BATON ROUGE, LA (WAFB) - Less than a year after the August 2016 flood, the last thing many people need is to be reminded of what happened, but a new exhibit at the Louisiana Art and Science Museum (LASM) offers a look back and a look within.
"Almost everyone that went through this flood experienced something of this nature, trying to save their photographs," said Collin Richie, the photographer behind the exhibit.
Richie knows the importance of photographs. His latest labor of love hangs at LASM.
"He was individually drying every single picture he could. Every surface through his whole back yard had a picture with a rock on it," said Richie.

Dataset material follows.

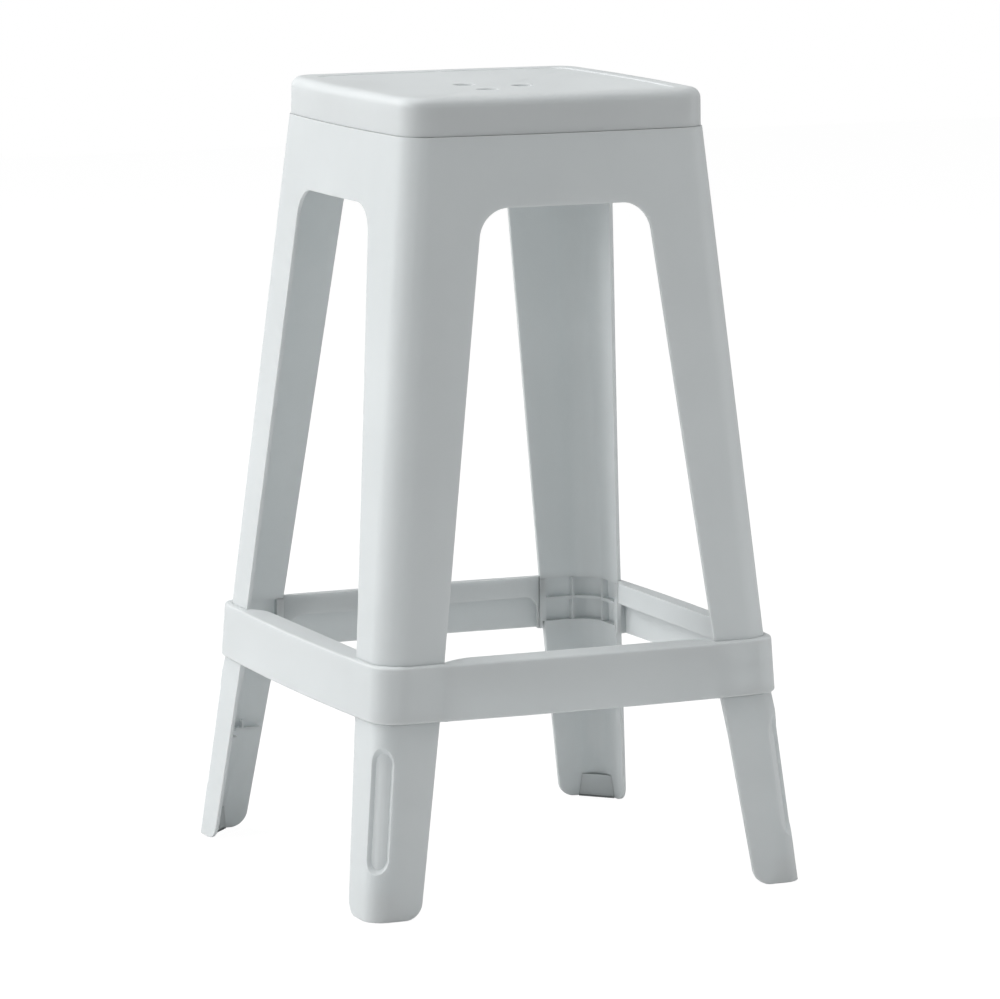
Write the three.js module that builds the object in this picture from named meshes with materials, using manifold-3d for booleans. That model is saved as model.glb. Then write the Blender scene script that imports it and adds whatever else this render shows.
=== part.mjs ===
// Stacking stool of moulded plastic: seat cap, upper frame, footrest ring, four lower legs with their feet.
// Millimetres, +Z up, origin on the floor under the middle of the seat.
// Each side of the stool is the same, so most shapes are made once and turned in quarter turns.
// A half width is measured at the corners; the sides of the seat, the frame and the ring bow out from there.

import * as THREE from 'three';
import { mergeVertices } from 'three/addons/utils/BufferGeometryUtils.js';
import Module from 'manifold-3d';

const wasm = await Module();
wasm.setup();

// Whole stool
const height = 650;             // floor to the crest of the seat rim
const ringTop = 202.2;          // floor to the outer top edge of the footrest ring
const wall = 3.2;               // wall of the frame, the ring, the legs and the cap
const cornerRadius = 25;        // vertical corners of the frame
const fitGap = 0.3;             // clearance between two pieces that touch
const overrun = 12;             // how far a cutting body runs past what it cuts
const arcSteps = 6;             // straight steps in a quarter of a circle
const bowSteps = 6;             // straight steps across a bowed side
const frameSteps = 4;           // steps in the height of the frame, whose bow fades out downwards

// Seat cap
const capHeight = 31;           // lower edge of the band to the crest of the rim
const capInset = 1.1;           // how far the band stands back from the frame below it
const capDraft = 0.25;          // how much narrower the band is at the start of the rim
const rimRadius = 8.8;          // rounding from the band up to the crest
const crestWidth = 10.4;        // nearly flat crest between the rim and the seat panel
const crestFall = 0.2;          // how much lower the crest is at its inner edge
const stepWidth = 0.8;          // step from the crest down to the panel
const stepDepth = 1;
const panelCornerRadius = 12.5;
const dishDepth = 3.2;          // edge of the seat panel down to its middle
const panelThickness = 3;
const drainRadius = 9.3;
const drainCircle = 28;         // the three drain holes lie on a circle of this radius
const drainShift = 2;           // how far the circle lies left of the middle
const drainCount = 3;
const tongueWall = 2.4;         // wall that drops from the panel into the frame
const tongueDepth = 8;          // how far it passes below the band
const hookReach = 1.5;
const hookLength = 14;
const hookPlace = 60;           // middle of a hook from the middle of its side
const seatRibHeight = 9;
const seatRibWidth = 2.2;
const seatRibPlace = 42;        // seat ribs on each side of the middle

// Upper frame
const frameHalfTop = 134.5;
const frameSpread = 39.3;       // how much wider it is, on each side, at the top edge of the ring
const frameBow = 4.3;           // bow of each side at the top; it fades out towards the ring
const seamGroove = 0.3;         // open groove between frame and cap
const rebateDepth = 1.8;        // how far the groove goes in
const flangeThickness = 3;
const flangeWidth = 11.1;       // from the outside of the frame's top to the flange's inner edge
const skirtDepth = 57.7;        // lower edge of the cap down to the top of the arches
const archHalfTop = 72.9;
const archRadius = 26;
const frameLegWidth = 53.8;     // face of a leg at the top edge of the ring
const legSink = 2.3;            // how far the frame's legs stand below the ring's top edge
const pegLength = 12;
const pegWidth = 2.6;
const pegDepth = 2;

// Footrest ring
const ringHeight = 45.8;
const ringStandOff = 4.3;       // how far the ring's top edge stands out from the frame's legs
const ringDraft = 2.2;          // how much wider it is at its lower edge
const ringBow = 4.5;
const ringCornerRadius = 23;
const ringEdgeRadius = 2.4;
const ledgeWidth = 15.1;        // top face of a bar, without the bow
const ledgeRise = 1.6;          // the top face rises towards the inside
const deckThickness = 2.8;
const lipWall = 2.6;
const lipHeight = 17.5;
const bendLength = 29.4;        // stretch over which a bar's inner face bends out to the leg
const bendRadius = 52;
const windowRadius = 17;        // corners of the cut-out below the lip
const windowMargin = 1.5;
const pocketInset = 3.3;        // outside of the frame's legs to the plane of the ribs in each corner
const stripWidth = 6;
const endWall = 2.6;
const ribWidth = 2.4;
const ribInset = 32;            // edge of a leg to the middle of the rib behind it
const shelfRibRise = 24.4;      // lower edge of the ring to the rib that runs round the corner

// Lower legs
const legInset = 3;             // how far the top of a lower leg stands back under the ring
const legSpread = 16.5;         // how much wider the four legs stand at the floor
const legWidthTop = 51.9;       // face of a leg under the ring
const legWidthFoot = 44.4;
const legLift = 0.5;            // the wall ends this far above the floor
const legFootRadius = 15.5;     // rounded lower corner of each free edge
const legCornerRadius = 16.5;
const blendHeight = 14;         // height over which the corner widens towards the ring's radius
const boreRadius = 24;          // inner corner; the wall there is thicker because of the recess outside
const plugHeight = 6.2;         // how far the leg's collar stands up into the ring
const rootHeight = 40;          // the wall thickens over this height at the top
const grooveBottom = 38;        // the long recess down the outer corner
const grooveTop = 138;
const grooveDepth = 4;          // outside of the corner to the floor of the recess
const grooveEndRadius = 5.7;    // narrow end of the body that cuts the recess
const grooveSink = 7;           // how deep that end lies in the corner
const grooveFlare = 7;          // how far its sides slope out over that depth
const catchHeight = 89;         // floor to the middle of the stacking catch
const catchThickness = 2.2;
const catchLength = 22;
const catchInset = 5;           // from the free edge of the leg
const catchReach = 6.3;
const gussetHeight = 8.5;
const gussetWidth = 2;
const gussetInset = 5.4;        // from the inner end of the catch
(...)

The exhibit is called Faces of the Flood. It is a haunting look at the individual tragedies that make up the bigger picture of last August. It's also a testament to the human spirit.
"A lot of people were just so humble and said, 'This is okay. I'll be fine. You should look at my neighbor. My neighbor's got it worse than me.' Everyone was saying everybody had it worse, and I'm standing in what was 8 feet of water in their house saying, 'You got it pretty bad,'" said Richie.
Richie and his team of portrait photographers worked to capture the despair, the hope, and the resilience of a community as it wrestled with its future. Their work teaches people something about what is important in times of trouble.
"Everyone has someone or something they cling to that gets them through the bad parts of life," said Richie.
And everyone clings to their pictures. Even drying on a rock in a soggy yard, they are the images that are memories of one's past and speak of hope for the future.
The Faces of the Flood exhibit will be at LASM through September 3.